On Thursday, as the lawyers wrapped up their arguments, Judge Cote peppered both Apple and the government with questions.

Several of her questions to the government revolved around one thought: why would Apple want to change the industry’s business model? Mark W. Ryan, a lawyer for the Justice Department, argued that Apple believed its iPad hardware was so ahead of anyone else’s, it wanted to eliminate price competition in the e-book market so that the iPad could compete with the Amazon’s Kindle solely on hardware, not book prices.

Mr. Ryan noted that the government’s concern was not solely the most-favored-nation clause, but the way that Apple and the publishers deliberately used the clause to force Amazon’s hand. “It’s the collusion to move the market to the place where competition would not otherwise take it,” he said.

If Amazon had continued the way it sold books under what is called the wholesale model — where publishers charged retailers about half the cover price for a book and Amazon sold the books for $9.99 — then the retailers would have lost a substantial amount of money selling the books for $9.99 to Apple because Apple takes a 30 percent cut.

That, Mr. Ryan said, is why the publishers understood they had to collectively force Amazon into the agency model, where the publishers, not the retailers, set the price of the books. They could use the most-favored-nation clause to put pressure on Amazon while also threatening to delay the release of their e-books until after the more expensive hardcover versions had been on the market for a while, he said.

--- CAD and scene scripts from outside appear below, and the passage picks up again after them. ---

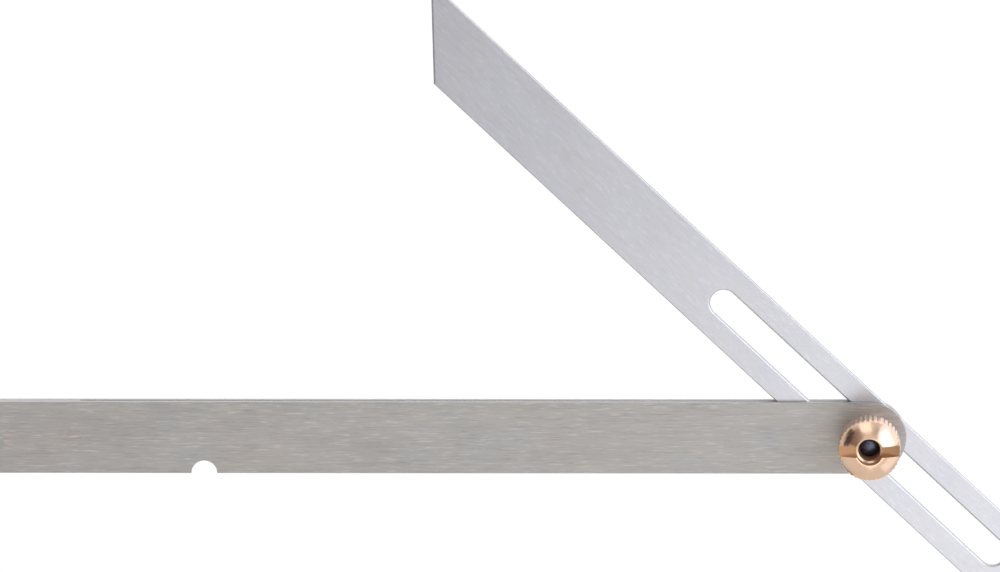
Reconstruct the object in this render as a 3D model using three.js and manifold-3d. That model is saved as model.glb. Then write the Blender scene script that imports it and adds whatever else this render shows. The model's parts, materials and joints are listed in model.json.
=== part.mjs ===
// Sliding bevel with a 200 mm blade, for carrying an angle from one piece of work to another.
// The stock lies along X with its tail towards -X and its back face on the plane z = 0.
// The origin is on the pivot axis at the back face. The lock nut stands on the +Z side.
// The blade leaves the stock up and to the left, and its tip is cut at 45 degrees.

import * as THREE from 'three';
import { mergeVertices } from 'three/addons/utils/BufferGeometryUtils.js';
import Module from 'manifold-3d';

const wasm = await Module();
wasm.setup();

// Driving dimensions in millimetres

// Stock: two thin cheeks, with the blade's channel between them
const stockWidth = 17;
const stockTailReach = 213.5;
const cheekThickness = 1;
const cheekChamfer = 0.2;
const tailCornerRadius = 2;
const channelPlay = 0.1;

// Nail notch in the lower edge, for pushing the folded blade out
const notchReach = 154.5;
const notchRadius = 3;

// Tail spacer: its length on the upper edge, up to the slant that faces the folded blade's tip
const spacerUpperLength = 30.3;

// Tail rivets, spread into countersinks and ground flush, and how far in from the tail they are
const rivetInnerInset = 28.8;
const rivetOuterInset = 14.1;
const rivetShankDiameter = 3;
const rivetFaceDiameter = 3.9;
const rivetFlareDepth = 0.4;
const rivetPlay = 0.05;

// Blade
const bladeLength = 200;
const bladeWidth = 17;
const bladeThickness = 1;
const bladeTipAngle = 45;
const slotWidth = 6.25;
const slotSpan = 86.2;
const slotEndMargin = 12.4;
const bladeRestAngle = 43.7;
const bladeRestTravel = 46.5;
const bladeSideShift = 0.26;

// Clamp screw with a flush head, and the bush that the slot rides on
const screwDiameter = 4.9;
const screwStandAboveFace = 8.2;
const screwHeadDiameter = 9.5;
const screwHeadFlats = 8.2;
const screwHeadPlay = 0.05;
const screwEndDomeHeight = 0.75;
const screwEndChamfer = 0.3;
const screwHolePlay = 0.15;
const bushSlotPlay = 0.275;
const bushScrewPlay = 0.05;

// Flat washer under the nut
const washerDiameter = 10;
const washerThickness = 1;
const washerChamfer = 0.15;

// Lock nut: neck, knurled rim, dome with a coin slot, and a recess for the screw's end
const nutDiameter = 14.5;
const nutNeckDiameter = 9.4;
const nutNeckHeight = 4.8;
const nutRimLand = 0.15;
const nutRimHeight = 5.85;
const nutRimChamfer = 0.35;
const nutDomeHeight = 1.8;
const nutMouthDiameter = 6.2;
const nutRecessDiameter = 5.4;
const nutRecessDepth = 7;
const nutLipDepth = 0.4;
const nutThreadPlay = 0.1;
const coinSlotWidth = 2.6;
const coinSlotDepth = 1.7;
const knurlDepth = 0.22;

// How far a cut runs past the faces that it opens
const overrun = 1;

// Counts and shares
const knurlTeeth = 40;
const knurlStepsPerTooth = 6;
const knurlSharpnessShare = 0.7;
const roundSteps = 72;
const smallRoundSteps = 48;
const cornerSteps = 6;
const arcSteps = 8;

// Levels and places that follow from the sizes
const channelHeight = bladeThickness + 2 * channelPlay;
const frontInner = cheekThickness + channelHeight;
const frontFace = frontInner + cheekThickness;
const bladeBottom = cheekThickness + channelPlay;
const halfStock = stockWidth / 2;
const halfBlade = bladeWidth / 2;
const screwRadius = screwDiameter / 2;
const tipSlope = Math.tan(THREE.MathUtils.degToRad(bladeTipAngle));
const slotTipEnd = bladeRestTravel;
const slotButtEnd = slotTipEnd - slotSpan;
const bladeButt = slotButtEnd - slotEndMargin;
const bladeTip = bladeButt + bladeLength;
const spacerUpperReach = stockTailReach - spacerUpperLength;
const spacerLowerReach = spacerUpperReach - stockWidth / tipSlope;
const rivetInnerReach = stockTailReach - rivetInnerInset;
const rivetOuterReach = stockTailReach - rivetOuterInset;

// Colours and surface values
const stainless = { color: 0xa9a6a1, roughness: 0.42, metalness: 1 };
const bladeSteel = { color: 0xc6c6cb, roughness: 0.34, metalness: 1 };
const rivetSteel = { color: 0xb3afa8, roughness: 0.38, metalness: 1 };
const plainSteel = { color: 0x9a9894, roughness: 0.45, metalness: 1 };
const blackScrew = { color: 0x23232a, roughness: 0.4, metalness: 0.7 };
const turnedBrass = { color: 0xd0a276, roughness: 0.26, metalness: 1 };

// Points of an arc, from one angle to the other, both ends included
function arc(x, y, radius, from, to, steps) {
  return Array.from({ length: steps + 1 }, (_, i) => {
    const angle = from + (to - from) * i / steps;
    return new THREE.Vector2(x + radius * Math.cos(angle), y + radius * Math.sin(angle));
  });
}

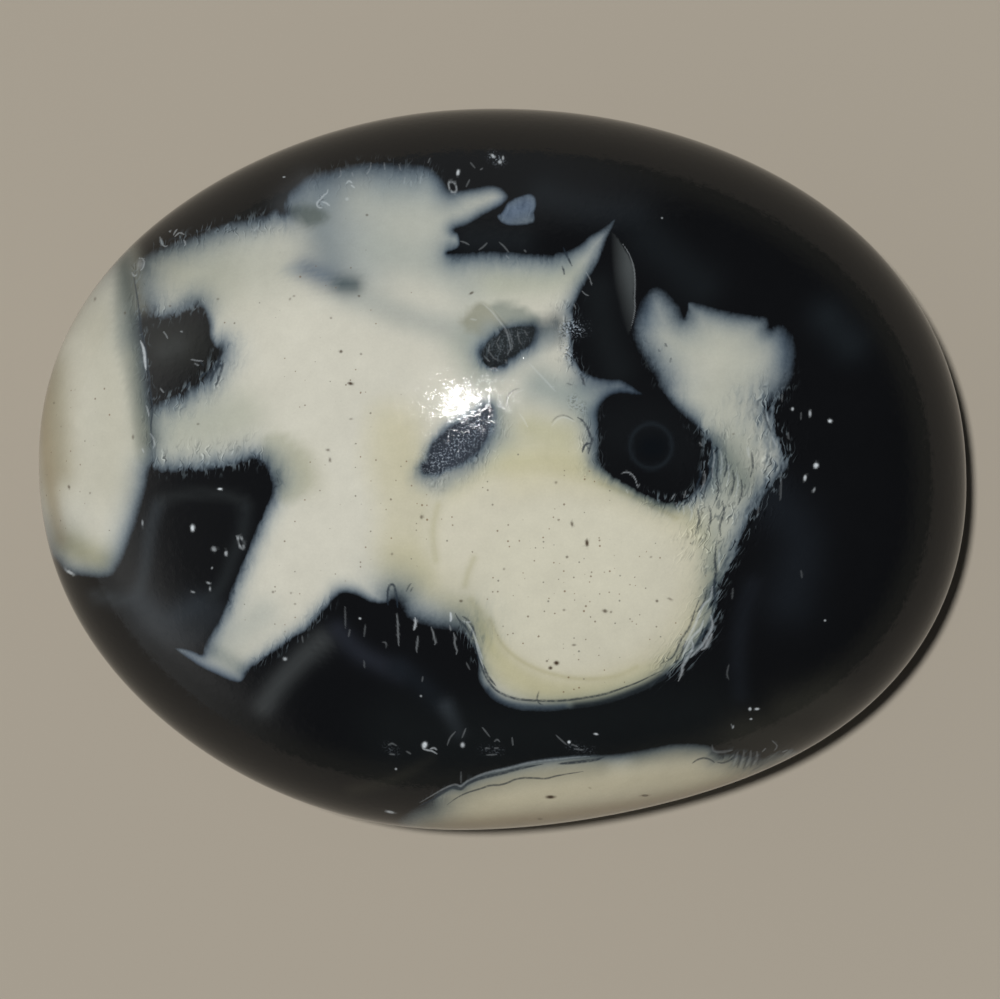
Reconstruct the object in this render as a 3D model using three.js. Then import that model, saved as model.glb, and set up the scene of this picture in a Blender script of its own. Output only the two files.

Judge Cote challenged the government’s interpretation that Apple was deliberately scheming to help the publishers raise prices. Allowing them to raise their prices in Apple’s e-book store could be viewed as a “sales pitch” to get the publishers to agree to sign on with Apple in the month and a half leading up to the iPad introduction, she said.

In Apple’s closing statements, Mr. Snyder spent most of his time trying to illustrate that Apple fought “tooth and nail” with the publishers before cementing the contracts. He showed e-mails between Eddy Cue, Apple’s senior vice president of Internet software and services, and the chief executives of the big publishers that demonstrated they were negotiating rather than cooperating.

Judge Cote asked Mr. Snyder whether Apple took the position that it had not understood that the publishers were forming a collective effort to raise prices industrywide, when the fact they were working together seemed obvious from articles published by The New York Times and The Wall Street Journal. Those articles said a group of publishers had announced plans to “window,” or delay, the release of e-books.

Mr. Snyder said that the articles just showed how business was done, and that they did not prove that the publishers were already conspiring. “When one company does one thing, the other companies take notice and do the same thing,” he said.

The big question surrounding the trial is whether there will be a change to the way businesses negotiate if Apple loses, as Mr. Snyder suggested. Charles E. Elder, an antitrust lawyer at Irell & Manella, which is not involved in the case, said that most-favored-nation clauses present unusual challenges under antitrust laws. While they ensure a customer gets the best deal, they can discourage price-cutting because the consequence of lowering prices for one retailer will be lowering prices for other retailers protected by the clause.

Mr. Elder said that he “would be very surprised” if the judge found Apple’s most-favored-nation clause illegal, and that he was not aware of any case where such a thing has happened. He said this antitrust case was based on the theory that the most-favored-nation clause resulted from a price-fixing conspiracy among the publishers that was furthered by Apple. If the judge holds Apple liable, he said, this case will be unlikely to have a “revolutionary impact” on businesses.

“Horizontal conspiracies to fix prices have always been illegal,” Mr. Elder said.

Judge Cote is expected to write her decision in the coming weeks.